Recall that in my prior article, I explained that PIP benefits are not automatically paid directly to the injured claimant following an accident (with exceptions), pursuant to Fla. Stat. 627.736. Rather, PIP benefits are most commonly used to pay medical providers for treatment received after an accident. Now that we have debunked the misconception that injured claimants automatically receive $10,000 following an accident, it is important to be aware of the 14-day rule relating to medical treatment and PIP benefits. In order to fully appreciate the importance of this 14-day rule, consider the following example:
You carry $10,000 in PIP coverage. You pay a premium for your $10,000 in PIP coverage, hoping you never need it. Unfortunately, you find yourself involved in an accident and have injuries. Due to other commitments and obligations, you neglect to visit a doctor within 14-days of your accident. On the 15th day, you visit a chiropractor, informing the chiropractor that you were in an accident and providing your insurance information. You mistakenly believe that PIP will pay up to 80% of the provider’s bill, leaving you with (hopefully) a small 20% payment. Your provider submits their bill to your PIP carrier and the claim/bill is denied, leaving you confused and nervous. What went wrong? Unfortunately, this is a common situation that could have potentially been avoided, had you sought treatment within 14-days.
Fla. Stat. 627.736(1)(a) is clear that in order to qualify for full $10,000 PIP benefits (i.e. have PIP pay any portion of your provider bills), the injured claimant must seek medically necessary services, within 14 days after an accident. If an injured claimant fails to treat with one of the qualified provider set forth in Fla. Stat. 627.736, within 14-days, the claimant could be disqualified from receiving PIP benefits altogether. In other words, if an injured claimant wants to fully use their entire $10,000 PIP benefits to pay medical providers, for treatment relating to an accident, treatment must be sought within 14-days of the accident, and treatment must be with one of the providers set forth in the Statute. In my experience, this is a non-negotiable area of law that is consistently relied upon by insurance carriers to disqualify claimants. This is but one caveat that may stand in your way of receiving full $10,000 PIP benefits to pay your medical providers, but it is not the only one.
Assuming you have sought treatment from a qualified provider within 14-days, Florida law imposes yet another requirement on claimants—the “emergency medical condition”. In a following article, the author will explain the necessity of the “emergency medical condition”, most commonly referred to as the EMC in the legal world. The EMC is an important aspect of PIP law, as claimants could be stuck to $2,500 in PIP benefits, if they do not meet this essential statutory requirement.

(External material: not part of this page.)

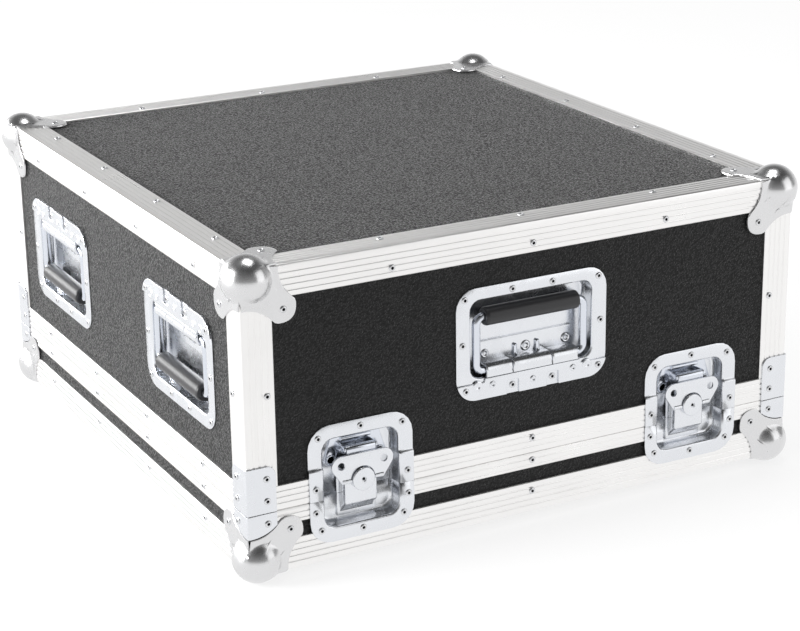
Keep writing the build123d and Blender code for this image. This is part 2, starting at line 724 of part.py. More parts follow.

But why does any of this matter? Why can’t I use my health insurance to pay my medical bills? Why can’t I use settlement funds to pay my providers after I settle my case? In my next article, I will explain why PIP is so important and why it is crucial to claim and receive the full $10,000.
 Please note that there are a myriad of other factors, reasons, and circumstances that could also disqualify an injured claimant from receiving full PIP benefits, even if an injured claimant seeks treatment within 14 days. Please consult with an attorney to discuss your rights under the PIP statute, as this article is not intended to address or cover every unique circumstance.